TASK DIRECTIONS
Beginning at the first line of the data, print each line exactly, stopping after the line that contains "faces, finish, uv)".
*-*-*
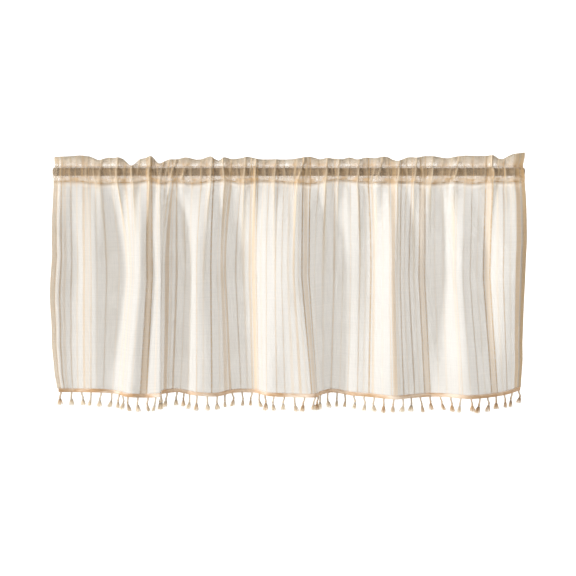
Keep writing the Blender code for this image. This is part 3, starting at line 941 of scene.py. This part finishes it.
# The tape: a flat section with two corded edges, carried along the hem. Section: thickness
# (0.62 + 0.38 bead) with bead = exp(-((h - edge) / 0.13)^2) at h = 0 and 1.
def makeTape(finish):
    run = np.linspace(tape["inset"], hemLine()[1][-1] - tape["inset"], tape["steps"])
    h = np.array([0.0, 0.06, 0.16, 0.32, 0.5, 0.68, 0.84, 0.94, 1.0])
    bead = np.exp(-((h / 0.13) ** 2)) + np.exp(-(((1 - h) / 0.13) ** 2))
    half = tape["thickness"] / 2 * (0.62 + 0.38 * bead)
    half[[0, -1]] *= 0.35
    z = tape["overlap"] - tape["low"] - h * (tape["height"] + tape["overlap"])
    y, z = np.concatenate([-half, half[::-1]]), np.concatenate([z, z[::-1]])
    # The upper part lies in front of the cloth, so the tape leans back to hang under its edge.
    lean = -tape["lean"] * np.clip((z + 0.0015) / 0.0030, 0, 1)
    points = alongHem(run)[:, None] + behindHem(run)[:, None] * (y + lean)[:, None]
    points[:, :, 2] += z
    uv = np.stack(np.broadcast_arrays(run[:, None], z[None, :]), axis=-1).reshape(-1, 2)
    end = np.arange(len(z))
    faces = [*gridFaces(len(run), len(z), closed=True), end[::-1], end + (len(run) - 1) * len(z)]
    return meshPiece("hemTape", points.reshape(-1, 3), faces, finish, uv)


# Zigzag yarns of a flat braid: 0.5 + 0.5 cos(2 pi (u + 0.9 |v - middle|) / braid), with painted
# shade in the grooves between them, and pale and warm in patches of painted light and shade.
def tapeFinish():
    paint = Finish("wovenTape")
    uv, u, v = paint.flatPlace()
    braid = (u + abs(v + 0.0036) * 0.9).wave(tape["braid"])
    litAndShadedPatches = paint.noise(uv, (16, 60, 1), 3.0, 0.6)
    fuzz = paint.noise(uv, (900, 900, 1))
    # Pale and warm in patches: painted light and shade.
    colour = paint.blend(litAndShadedPatches * 4.4 - 1.7, tape["pale"], tape["warm"])
    sockets = {
        # painted shade in the grooves
        "Base Color": paint.blend((1 - braid) * 0.25, colour, tape["grooveShade"]),
        "Roughness": 0.8,
        "Sheen Weight": 0.25,
        "Normal": paint.bump(braid * 0.8 + fuzz * 0.3, 0.7, 0.0005),
    }
    return paint.done(paint.lit(0.35, paint.face(sockets), tape["glowThrough"]))


# Fine fibres of the tassels' yarn, from pale to warm by each thread's tone and painted shade,
# with painted light towards its tip.
def yarnFinish():
    paint = Finish("tasselYarn")
    toneAndPaintedShade, tip = paint.attribute("toneAndShade"), paint.attribute("towardsTip")
    fine = paint.noise(paint.place(), (1500, 1500, 120))
    # Pale to warm by each thread's tone and painted shade.
    colour = paint.blend(toneAndPaintedShade, tassel["pale"], tassel["warm"])
    colour = paint.blend(fine * 0.08, colour, tassel["fleck"])
    sockets = {
        # painted light towards the tip
        "Base Color": paint.blend(tip * 0.45, colour, tassel["tip"]),
        "Roughness": 0.75,
        "Sheen Weight": 0.3,
        "Normal": paint.bump(fine, 0.5, 0.0002),
    }
    return paint.done(paint.lit(0.68 - toneAndPaintedShade * 0.26, paint.face(sockets), tassel["glowThrough"]))


# Strings: two plies wound round a smooth curve through top, knee and tie, core + ply (cos a, sin a)
# with a half turn between the two.
def windStrings(top, knee, tie):
    t = np.linspace(0, 1, tassel["steps"])
    keys = np.stack([top, knee, tie, tie - np.array([0, 0, 0.0012])])
    core = smoothThrough(np.array([0, 0.5, 0.93, 1.0]), keys, t).transpose(1, 0, 2)
    turn = 2 * np.pi * tassel["turns"] * t
    plies = []
    for side in (0, np.pi):
        ring = np.stack([np.cos(turn + side), np.sin(turn + side), 0 * turn], axis=1)
        plies.append(core + ring * tassel["ply"] * 0.95)
    return tubes(np.concatenate(plies), tassel["ply"], tassel["corners"]["string"])


# Heads: r(h) = wide/2 sin(pi (0.10 + 0.80 h))^0.6 with six wound ridges, round the line from tie to
# neck and a little past both.
def windHeads(tie, neck):
    h = np.linspace(0, 1, tassel["steps"])
    radius = tassel["headWide"] / 2 * np.sin(np.pi * (0.10 + 0.80 * h)) ** 0.6
    radius = radius * (1 + 0.07 * np.cos(2 * np.pi * 6 * h))
    centre = tie[:, None] + (neck - tie)[:, None] * (h * 1.15 - 0.05)[None, :, None]
    return tubes(centre, radius, tassel["corners"]["head"])


# Skirts: each thread leaves the neck at a golden-angle place of a disc, rim out from its middle.
# It flares as rim (b + (w/2 - b) s^0.7), leans with its tassel and falls by long s (1 - 0.1 rim s).
def flareThreads(neck, lean, wide, longer, rng):
    count, many = tassel["count"], tassel["threads"]
    k = np.arange(many)
    angle, rim = k * 2.39996, np.sqrt((k + 0.5) / many)
    jitter = rng.normal(0, 1, (count, many, 3)) * np.array([0.00035, 0.00035, 0.0006])
    s, taper = np.transpose(tassel["taper"])
    ring = np.stack([np.cos(angle), np.sin(angle), 0 * angle], axis=1) * rim[:, None]
    flare = 0.0013 + (wide[:, None] / 2 - 0.0013) * s**0.7
    drop = tassel["skirtLong"] * longer[:, None] * s
    paths = neck[:, None, None] + ring[None, :, None] * flare[:, None, :, None]
    leaning = lean[:, None, None] * 1.7 * s[:, None]
    paths = paths + leaning + jitter[:, :, None] * (s**1.5)[:, None]
    paths[..., 2] -= drop[:, None, :] * (1 - 0.10 * rim[None, :, None] * s)
    paths = paths.reshape(-1, len(s), 3)
    return tubes(paths, tassel["thread"] * taper, tassel["corners"]["thread"])


# Tassels at even runs of the tape, swung and spread by the same draws as the solid's:
# low + (high - low) draw.
def makeTassels(finish):
    count, many, steps = tassel["count"], tassel["threads"], tassel["steps"]
    draws = np.random.default_rng(11).random((count, 10))

    def drawn(k, low, high):
        return low + (high - low) * draws[:, k]

    pitch = (hemLine()[1][-1] - 2 * tassel["margin"]) / (count - 1)
    top = alongHem(tassel["margin"] + pitch * np.arange(count))
    top[:, 2] -= tape["low"] + tape["height"] - tassel["sunk"]
    level = 0 * draws[:, 0]
    swing = np.stack([drawn(0, -0.0035, 0.0035), drawn(1, -0.002, 0.002), level], axis=1)
    lean = np.stack([drawn(2, -0.003, 0.003), drawn(3, -0.002, 0.002), level], axis=1)
    string = tassel["stringLong"] * drawn(4, 0.85, 1.15)
    wide, longer = tassel["skirtWide"] * drawn(5, 0.7, 1.3), drawn(6, 0.88, 1.08)
    down = np.array([0, 0, -1.0])
    knee = top + swing * 0.2 + down * string[:, None] * 0.5
    tie = top + swing + down * string[:, None]
    neck = tie + lean * 0.2 + down * tassel["headLong"]
    rng = np.random.default_rng(5)
    strings, heads = windStrings(top, knee, tie), windHeads(tie, neck)
    parts = (strings, heads, flareThreads(neck, lean, wide, longer, rng))
    faces, first = [], 0
    for points, made in parts:
        faces += [face + first for face in made]
        first += len(points)

    # Each tassel's shade, a painted shade deeper towards the right over a tone that differs at
    # random, and each thread's about it. Heads take more of it, as painted shade, and strings less.
    shadeToRight = 0.5 * np.linspace(0, 1, count) ** 1.5
    shade = np.clip(rng.random(count) * 1.1 - 0.35 + shadeToRight, 0, 1)
    threadShade = shade[:, None] * 1.3 - 0.2 + rng.normal(0, 0.3, (count, many))
    corners, along = tassel["corners"], np.transpose(tassel["taper"])[0]
    toneAndPaintedShade = np.concatenate([
        np.tile(shade, 2).repeat(steps * corners["string"]) * 0.4 + 0.1,
        shade.repeat(steps * corners["head"]) * 0.6 + 0.25,
        np.clip(threadShade, 0, 1).repeat(len(along) * corners["thread"]),
    ])
    bare = np.zeros(len(strings[0]) + len(heads[0]))
    tip = np.concatenate([bare, np.tile(along.repeat(corners["thread"]), count * many)])
    points = np.concatenate([points for points, made in parts])
    values = {"toneAndShade": toneAndPaintedShade, "towardsTip": tip}
    return meshPiece("tassels", points, faces, finish, None, values)


hemTape = makeTape(tapeFinish())
tassels = makeTassels(yarnFinish())
for piece in (hemTape, tassels):
    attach(piece, "root")
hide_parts("tassel_trim")
print("tape and tassels made:", len(tassels.data.polygons), "faces")

round(float(sheetRun[-1] - sheetRun[0]), 4)

rodLook = {"brown": chip(76, 58, 30), "worn": chip(56, 42, 22), "drawn": chip(94, 72, 46)}


# Bronzed metal, worn in patches and drawn along its length in fine lines.
def rodFinish():
    paint = Finish("bronzedRod")
    here = paint.place()
    drawn = paint.noise(here, (6, 500, 500), 3.0, 0.6)
    worn = paint.noise(here, 22.0, 4.0, 0.65)
    colour = paint.blend(worn * 1.4 - 0.3, rodLook["brown"], rodLook["worn"])
    sockets = {
        "Base Color": paint.blend(drawn * 0.35, colour, rodLook["drawn"]),
        "Metallic": 0.12,
        "Roughness": drawn * 0.2 + 0.42,
        "Normal": paint.bump(drawn, 0.15, 0.0002),
    }
    return paint.done(paint.face(sockets))


rodPaint = rodFinish()
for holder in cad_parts["rod"].material_slots:
    holder.material = rodPaint
print("rod finished")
*-*-*
RESPONSE TO THIS TASK
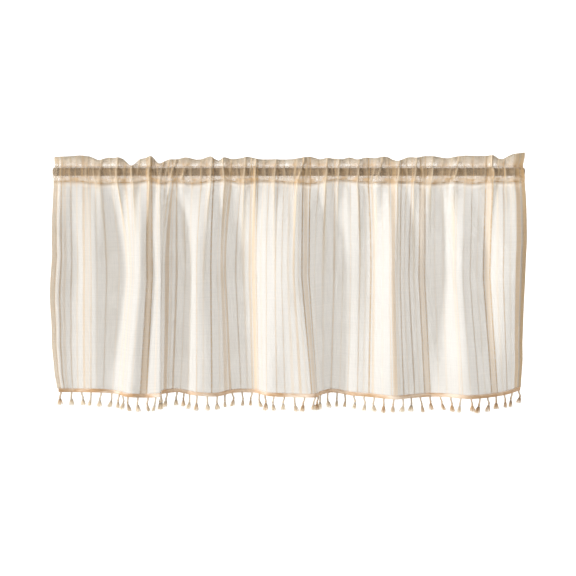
Keep writing the Blender code for this image. This is part 3, starting at line 941 of scene.py. This part finishes it.
# The tape: a flat section with two corded edges, carried along the hem. Section: thickness
# (0.62 + 0.38 bead) with bead = exp(-((h - edge) / 0.13)^2) at h = 0 and 1.
def makeTape(finish):
    run = np.linspace(tape["inset"], hemLine()[1][-1] - tape["inset"], tape["steps"])
    h = np.array([0.0, 0.06, 0.16, 0.32, 0.5, 0.68, 0.84, 0.94, 1.0])
    bead = np.exp(-((h / 0.13) ** 2)) + np.exp(-(((1 - h) / 0.13) ** 2))
    half = tape["thickness"] / 2 * (0.62 + 0.38 * bead)
    half[[0, -1]] *= 0.35
    z = tape["overlap"] - tape["low"] - h * (tape["height"] + tape["overlap"])
    y, z = np.concatenate([-half, half[::-1]]), np.concatenate([z, z[::-1]])
    # The upper part lies in front of the cloth, so the tape leans back to hang under its edge.
    lean = -tape["lean"] * np.clip((z + 0.0015) / 0.0030, 0, 1)
    points = alongHem(run)[:, None] + behindHem(run)[:, None] * (y + lean)[:, None]
    points[:, :, 2] += z
    uv = np.stack(np.broadcast_arrays(run[:, None], z[None, :]), axis=-1).reshape(-1, 2)
    end = np.arange(len(z))
    faces = [*gridFaces(len(run), len(z), closed=True), end[::-1], end + (len(run) - 1) * len(z)]
    return meshPiece("hemTape", points.reshape(-1, 3), faces, finish, uv)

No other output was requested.